Tandis que certains philosophes nous engagent à travailler à la réalisation toujours plus complète de la liberté spirituelle en nous et chez nos semblables, d’autres voient le bien dans l’exercice des facultés intellectuelles ; tout au moins font-ils du savoir le plus précieux des biens auxquels nous puissions aspirer. De cette conception il serait aisé de citer dans l’histoire de la philosophie des partisans nombreux, depuis Aristote, qui accordait, comme l’on sait, à la « vertu dianoétique » une place privilégiée entre toutes les autres, jusqu’à Guyau, qui attribue à la pensée et à son objet une valeur absolue, qui refuse d’admettre que la vérité soit rabaissée au rang d’instrument[2].

Cette manière de voir procède de constatations dont la morale doit tenir compte.
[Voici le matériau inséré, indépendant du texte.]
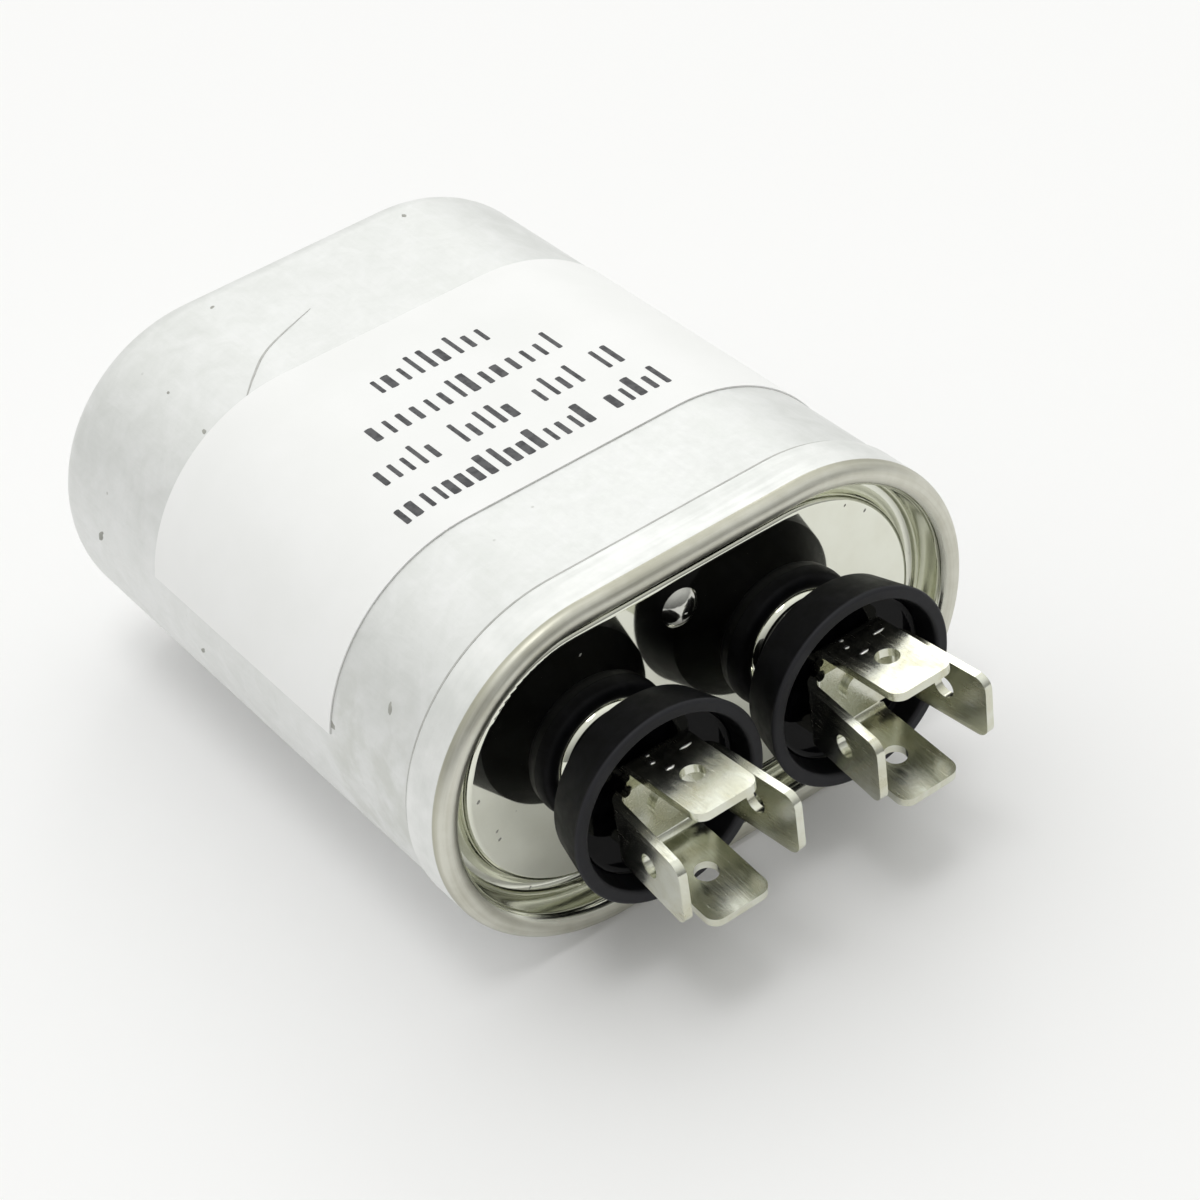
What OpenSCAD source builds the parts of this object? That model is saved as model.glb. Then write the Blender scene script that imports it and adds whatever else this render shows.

L’acquisition et la possession de la connaissance, outre qu’elles nous sont utiles pour la réalisation de toutes nos autres fins, sont par elles-mêmes, immédiatement, une source de joies très

  1. En définitive, comme on l’a vu au chapitre 4, la liberté est un bien réel et important, mais c’est un bien secondaire. La liberté a du prix parce qu’elle est très souvent une condition pour réaliser le bonheur. De là la nécessité d’établir parfois une balance entre la liberté et les biens primaires, et de sacrifier un accroissement de celle-là à l’acquisition de tels de ceux-ci.
  2. Voir La morale anglaise contemporaine, Conclusion, § 5 (pp. 409 sqq.).